Toutes ces questions mettent en évidence
deux obligations :
– L’une est la constitution d’une pensée
nouvelle du politique et des communautés territoriales
assortie des méthodes et des pratiques appropriées.
– L’autre est la formation du personnel
politique et technique en charge du bien commun à une
approche plus éclairée des phénomènes
communautaires et aux méthodes de l’action publique s’appuyant
sur "l’intelligence collective" et les dynamiques communautaires.
La première obligation trouvera
avec les concepts et les méthodes de l’humanisme méthodologique
matière à alimenter la réflexion et l’action.
La seconde est justement la deuxième
condition de réussite de la décentralisation.
En effet si les mêmes réflexes
mentaux, les mêmes modèles intellectuels, les mêmes
conceptions de l’action perdurent alors il n’y aura toujours
pas de projets territoriaux et les représentants politiques
des territoires en viendront à susciter le rétablissement
d’un "ordre des choses" auquel ils ont été
formés.
Réagir aux excès de l’Etat
dans un monde en plein mouvement ne suffit pas à établir
une "compétence politique" qui ne peut se résumer
à l’appropriation des prérogatives, modèles
et savoir-faire de l’Etat mais exige de s’inscrire dans les conditions
nouvelles du monde d’aujourd’hui et de demain.
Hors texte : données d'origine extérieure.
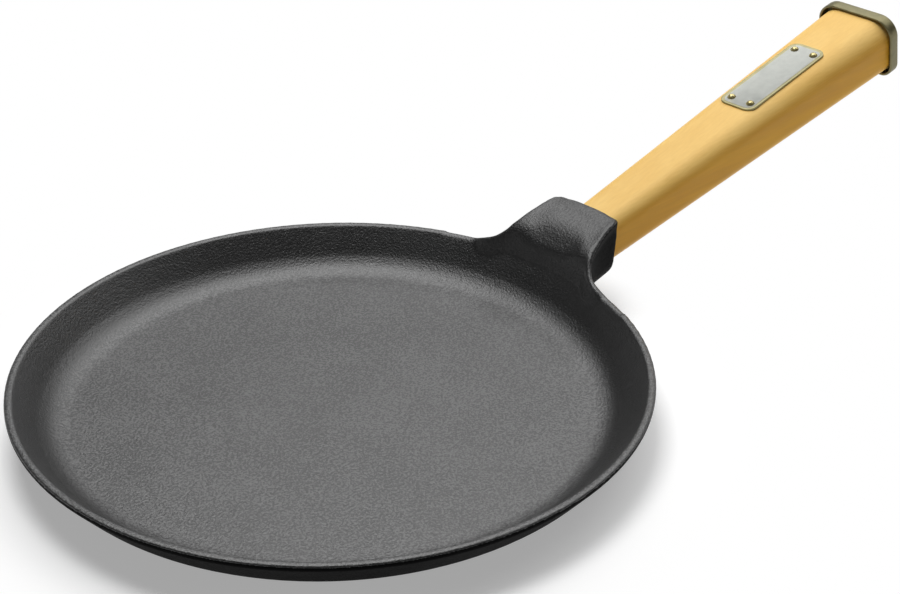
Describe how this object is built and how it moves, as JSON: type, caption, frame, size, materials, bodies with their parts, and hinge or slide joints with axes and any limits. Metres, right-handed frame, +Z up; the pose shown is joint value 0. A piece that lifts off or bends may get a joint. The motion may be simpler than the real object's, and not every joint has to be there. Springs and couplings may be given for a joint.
{
  "type": "crepe pan",
  "caption": "Shallow round cast-iron crepe pan with a flared wall and a tapered wooden grip, tied into its cast socket by a long bolt.",
  "frame": {"origin": "centre of the pan's flat underside, on the surface it rests on", "axes": "+X from the pan's centre towards the grip, +Y across the pan, +Z up"},
  "size_m": [0.4675, 0.244, 0.0727],
  "materials": {
    "seasoned_iron": "matt, fine sand-cast grain",
    "beech": "sanded and oiled",
    "zinc_cap": "dull zinc plated",
    "zinc_plate": "yellowish zinc plated",
    "zinc_nails": "yellowish, worn bright on the dome",
    "bolt_steel": "zinc plated"
  },
  "bodies": {
    "pan": {"pan_casting": "seasoned_iron"},
    "handle": {"wood_grip": "beech", "end_cap": "zinc_cap", "grip_plate": "zinc_plate", "plate_nails": "zinc_nails", "flat_washer": "bolt_steel"},
    "bolt": {"tie_bolt": "bolt_steel", "spring_washer": "bolt_steel", "retaining_ring": "bolt_steel"}
  },
  "joints": [
    {"name": "handle_slide", "type": "slide", "parent": "pan", "child": "handle", "axis": [0.9829, 0, 0.184], "range_m": [0, 0.007]},
    {"name": "bolt_turn", "type": "hinge", "parent": "handle", "child": "bolt", "pos_m": [0.146, 0, 0.0215], "axis": [0.9829, 0, 0.184], "range_deg": [0, 2520]}
  ],
  "couplings": [
    {"joint": "bolt_turn", "follows": "handle_slide", "rad_per_m": 6283.2}
  ]
}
Etre visionnaire, saisir les profondeurs
de l’âme communautaire, savoir imaginer le positionnement,
la vocation originale d’une communauté territoriale, le
traduire en ambition et en projet partagé, mobiliser les
dynamiques humaines dans le Sens du bien commun et ce dans tous
les secteurs de la vie collective telles sont les exigences qui
conditionnent la réussite de la décentralisation
pour ce pays. Le chantier est encore devant nous.